The museum was the creation of Emperor Franz Joseph I of Austria-Hungary. Opened in 1891, the museum (a combination of two) holds the Habsburgs’ formidable art collection and makes many of the effects of the Holy Roman Emperor accessible to the general public. As much as the Protestant and republican in me wonders about that kind of wealth, concentration of power, and even accumulation of relics, it doesn’t take a high school diploma to understand that The Great Museum should be on my bucket list and should likely have been higher than the Louvre or London’s National Gallery. Say what you will about the Habsburgs, they acquired lots of stuff that people interested in history and art want to see.

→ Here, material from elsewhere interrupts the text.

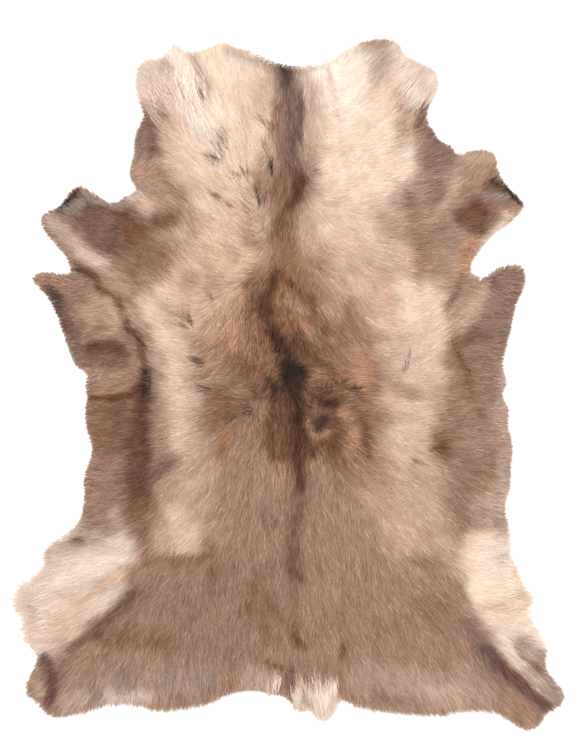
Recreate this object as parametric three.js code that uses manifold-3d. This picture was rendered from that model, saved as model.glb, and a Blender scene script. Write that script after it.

(Although, I could not fight the impression that the art world, even as accessible as it is now compared to when it fenced in for only the aristocracy and friends to enjoy, has become one big commodity to be bought and sold. The documentary has one auction scene that took the missus and me back to The Red Violin, arguably the best historical treatment on film of the changing value of a musical instrument. Let’s just say, moderns know monetary value better than artistic achievement. I’ll confirm that by noticing that even though the Republic of Austria subsidizes the Great Museum with significant Euro’s, admission in 2013 to the Great Museum was almost 34 Euros — $37. Ouch!)

Meanwhile, back in the greatest nation on God’s green earth, the feds debate whether to cut funding for the National Endowment for the Arts. Stephen Limbaugh keeps it real when he warns about the NEA’s ideological outlook:

Be it the misuse of funds, waste, or deleterious governing philosophy, the National Endowment for the Arts has proven to be a recidivistic cultural butcher.

The NEA’s process for cultivating art is informed by standards set by universities and critical theorists. Those standards of what qualify as “acceptable” contemporary art seem to be any phenomena that offends an individual’s inherent aesthetic disposition. Preferential treatment is given to those works that 1) are able to evoke the most unpleasant reaction and 2) are created with the least amount of discernible purpose. This destructive artistic praxis is thoroughly documented, and there are few examples of NEA-backed art that does not adhere to it.

Be that as it may, so what? Even if the NEA retains their funding, will the artists they subsidize produce anything that will command attention in three centuries? Anything like Peter Brueghel’s Tower of Babel (the film’s closing image)? Can a top hat worn by President Wilson really compare with the Bratina of King Ladislaus IV of Poland?

I don’t think so.

7 thoughts on “What Kind of Art Will American Greatness Leave Behind?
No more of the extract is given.